Prácticamente ya nada sorprende, ya poco indigna. No pasó de largo, pero tampoco generó los efectos jurídicos ni las consecuencias políticas que merece un caso tan escabroso e impresentable como el de financiar con dinero público a narcotraficantes, altos funcionarios públicos de diferentes niveles de gobierno, a una casta privilegiada de agricultores de altos ingresos y mantener clientelas político-electorales…Todo ello, que supone un manejo oscuro, improductivo, irracional y abusivo del erario, se conjuga en el Procampo y algunos de sus subprogramas, como Ingreso Objetivo y Capitaliza.
Hace casi año y medio que se destapó la cloaca. Desde entonces lo que ha prevalecido es no sólo la soberbia incapacidad del gobierno federal para sanear Procampo sino su absoluta indolencia y liviandad respecto al abuso de los privilegios de la función pública.
El peor de los mundos: mal planeado y peor ejecutado. Sólo una mixtura de esta extravagante naturaleza podría explicar las irregularidades, aberraciones y vicios del Procampo.
Inequidad en el reparto: promoción de la desigualdad: A partir de información pública, Fundar reveló que las diez entidades más beneficiadas, durante 14 años, por Procampo e Ingreso Objetivo concentran 65.1% del total de los recursos, en desmedro del resto de las 22 entidades --algunas de ellas como Oaxaca, Guerrero e Hidalgo, de histórica vocación agrícola-- que se repartieron el 34.9% restante. Concentración y desigualdad escandalosas: mientras el primer 10% de beneficiarios recibió 16 046 pesos en promedio por año entre 1994-2008; el último ochenta por ciento de beneficiaros recibió, en el mismo periodo, apenas 964 pesos en promedio por año.
Procampo: pro-improductividad: Ni los miles de millones de pesos destinados ni la protección comercial de diversos cultivos durante tres lustros han sido suficientes para hacer del campo mexicano un sector competitivo, no digamos ya al nivel de los socios comerciales de América del Norte, sino tampoco frente a países como Argentina y Brasil. Quienes ya eran productivos antes de la apertura comercial y la política de subsidios al campo mexicano no han dejado de serlo en los últimos tres lustros ni lo han sido mucho más como consecuencia de estos apoyos.

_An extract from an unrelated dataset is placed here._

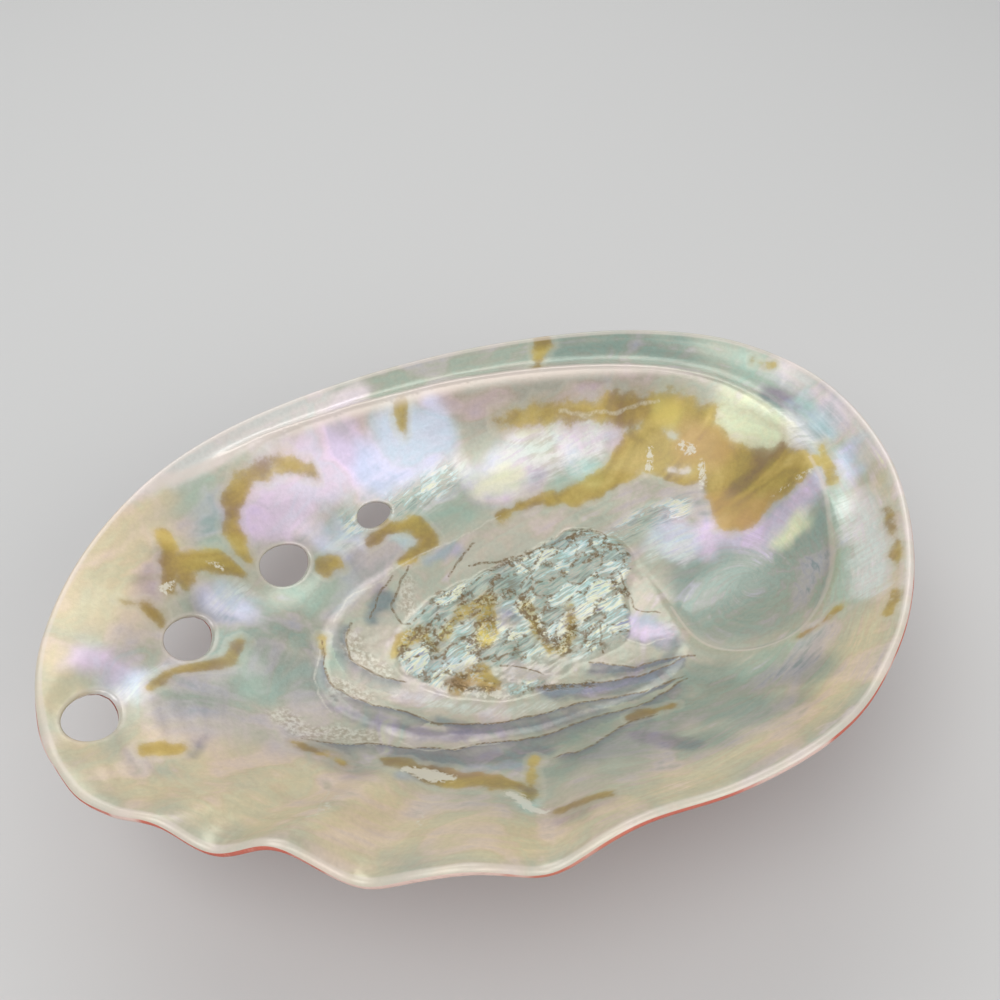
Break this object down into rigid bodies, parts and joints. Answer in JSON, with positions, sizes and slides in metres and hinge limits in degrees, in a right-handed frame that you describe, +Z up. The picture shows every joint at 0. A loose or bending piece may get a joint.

En contraste, para el extendido segmento de minifundistas en el país, los subsidios no han sido sino recursos --ínfimos-- que les ha ayudado a mal vivir.
Pro-corrupción, pro-opacidad, pro-clientelismo: No sólo no se han cumplido los objetivos que se propusieron originalmente sino que, en el camino, estos programas de apoyo han ofrecido múltiples ventanas de oportunidad para la corrupción, la discrecionalidad, el clientelismo político. Destaca el asunto del padrón de beneficiados. Desde su origen, más que un registro riguroso y confiable sobre eventuales beneficiarios de recursos públicos, el padrón fue un instrumento político para formar clientelas, para favorecer a organizaciones afines, una moneda de cambio para líderes agrarios, gobernadores y presidente municipales, quienes desde el primer padrón ejercieron presión para favorecer al mayor número de personas de su entidad.
Procampo no funcionó para lo que estaba diseñado: como una política de fomento para elevar la productividad y competitividad del campo mexicano. Tampoco para aquello en que se convirtió: una política asistencial dirigida a los campesinos más pobres del país, que son la mayoría. Si acaso, y a un precio muy alto, Procampo ha contribuido a mantener la gobernabilidad en el agro.
Si sorprende el cinismo de los grandes agricultores que no se oponen a que se eleve el monto mínimo de los subsidios siempre y cuando no se toquen sus privilegios, la indolencia de las autoridades escandaliza: pese a la múltiples evidencias de corrupción, opacidad, desvío de recursos, inoperancia del programa, su nulo impacto respecto a los objetivos propuestos… las administraciones panistas no sólo han pasado de largo sino que se han servido de estos programas.